The Government sweeps aside any such concerns with disdain. A target has been set. To quibble is to be dismissed as elitist, divisive, reactionary. Here is Mr Blair again, waxing lyrical in the run-up to the election: "As a nation, we are wasting too much of the talents of too many of the people. The mission of any second term must be this: to break down the barriers that hold people back, to create upward mobility, a society that is open and genuinely based on merit and the equal worth of all."
It is a vision that must have warmed the egalitarian cockles of every floating voter's heart. Mr Blair's problem is that the election is over. It is time, as he reminds us now and again, "for the Government to deliver". He is about to find out that his commitment to expand the number of students attending university is more likely to militate against than to deliver these meritocratic ideals.
Consider the recent past. In the late 1980s, 16 per cent of the 18-21 age group were studying at polytechnics or universities. In the 1990s, student numbers doubled, partly through the re-designation of polytechnics as universities. Were degree standards maintained through this period of expansion? Of course not. Academic after academic testifies, off the record, to the fact that things have gone terribly wrong.
Some, like Prof Kevin Sharpe of Southampton University, are courageous enough to speak in public. "Few first-year students," he wrote in this newspaper earlier this year, "have any idea of what constitutes even a basic argument and deliver three pages of simplistic narrative, based either on gleaning from an elementary textbook or from even more over-simplified lecture notes. What we have now in our universities," he concluded, is "a culture of minimum intellectual demands".
More, as Kingsley Amis famously predicted, has meant worse. Assuming (and it is a big assumption) the academic rigour of A-levels has remained constant, it is reasonable to expect that, as standards rise in schools, more young people will be genuinely qualified to study at university. To double the number in a decade is, however, to travel remarkably hopefully. To expect 50 per cent of the population to qualify for a degree that demands the same standard of intellectual achievement as degrees did in the past is simply silly.

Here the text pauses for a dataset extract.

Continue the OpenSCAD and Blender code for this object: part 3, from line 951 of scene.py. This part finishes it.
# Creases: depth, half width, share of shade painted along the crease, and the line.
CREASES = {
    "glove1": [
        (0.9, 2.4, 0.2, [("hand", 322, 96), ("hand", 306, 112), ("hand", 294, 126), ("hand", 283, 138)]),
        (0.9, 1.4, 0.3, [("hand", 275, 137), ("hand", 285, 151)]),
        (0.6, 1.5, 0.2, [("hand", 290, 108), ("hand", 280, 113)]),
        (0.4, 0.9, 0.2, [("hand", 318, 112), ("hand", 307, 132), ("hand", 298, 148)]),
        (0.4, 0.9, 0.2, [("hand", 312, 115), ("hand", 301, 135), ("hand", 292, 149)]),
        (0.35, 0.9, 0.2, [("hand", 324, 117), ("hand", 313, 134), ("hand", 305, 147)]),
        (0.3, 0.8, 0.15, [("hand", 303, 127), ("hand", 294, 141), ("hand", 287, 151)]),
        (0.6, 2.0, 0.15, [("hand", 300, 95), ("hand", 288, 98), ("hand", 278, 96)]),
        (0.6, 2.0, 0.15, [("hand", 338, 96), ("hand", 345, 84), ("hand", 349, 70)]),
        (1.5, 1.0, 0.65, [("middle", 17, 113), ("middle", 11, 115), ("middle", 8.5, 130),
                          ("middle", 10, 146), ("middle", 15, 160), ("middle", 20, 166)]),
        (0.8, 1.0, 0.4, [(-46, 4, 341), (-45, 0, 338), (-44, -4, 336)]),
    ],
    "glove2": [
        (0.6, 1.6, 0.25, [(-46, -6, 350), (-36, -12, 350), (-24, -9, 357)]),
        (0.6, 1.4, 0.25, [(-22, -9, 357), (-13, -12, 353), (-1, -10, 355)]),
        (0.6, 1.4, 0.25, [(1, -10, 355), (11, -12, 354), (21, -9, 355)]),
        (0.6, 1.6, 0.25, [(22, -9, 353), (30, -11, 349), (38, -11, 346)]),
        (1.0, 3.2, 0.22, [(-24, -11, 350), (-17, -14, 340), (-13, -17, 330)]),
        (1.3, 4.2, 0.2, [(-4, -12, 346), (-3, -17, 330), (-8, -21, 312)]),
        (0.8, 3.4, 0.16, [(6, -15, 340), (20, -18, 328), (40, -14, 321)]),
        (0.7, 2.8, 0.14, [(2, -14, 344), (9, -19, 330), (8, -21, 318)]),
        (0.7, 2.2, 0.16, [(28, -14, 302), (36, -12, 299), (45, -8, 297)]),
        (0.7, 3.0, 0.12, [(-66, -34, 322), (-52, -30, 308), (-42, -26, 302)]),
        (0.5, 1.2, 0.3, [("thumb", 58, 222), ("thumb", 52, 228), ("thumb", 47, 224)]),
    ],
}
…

Worse, it is cruel. The drop-out rate from the University of North London is nearly 40 per cent. Could this have anything to do with the fact that this is a university that prides itself on its policy of accepting students with the poorest possible A-level grades? The human cost of each failure does not seem to matter - to the university or to a government that wants its Learning Age and its 50 per cent target.
A decade or so ago, universities were institutions committed to scholarship, research and teaching in pure academic disciplines, where young people capable of serious academic study spent three years learning about the best that has been thought and written.
No longer. Scholarship has become an expensive irrelevance. What matters now is the contribution that the university makes to our "national prosperity" and "social cohesion". Judged even on its own warped terms, this argument is flawed. "The dirty little secret," as Robert Kuttner put it in Newsweek, "is the scarcity of the jobs that require more advanced skills." The Centre for Economic Performance has calculated that 30 per cent of adults in Britain are already overqualified for the jobs they do.
The Government's approach to higher education means that this figure is bound to rise. Bog standard comprehensive schools have failed, the Prime Minister's spokesman tells us, to deliver. The time of the bog standard university has, it seems, come. We pretend that the ex-polytechnic and Oxford compete on a level playing field, when everyone knows that the gap between them widens every year.
If it were not so tragic, it would be comical.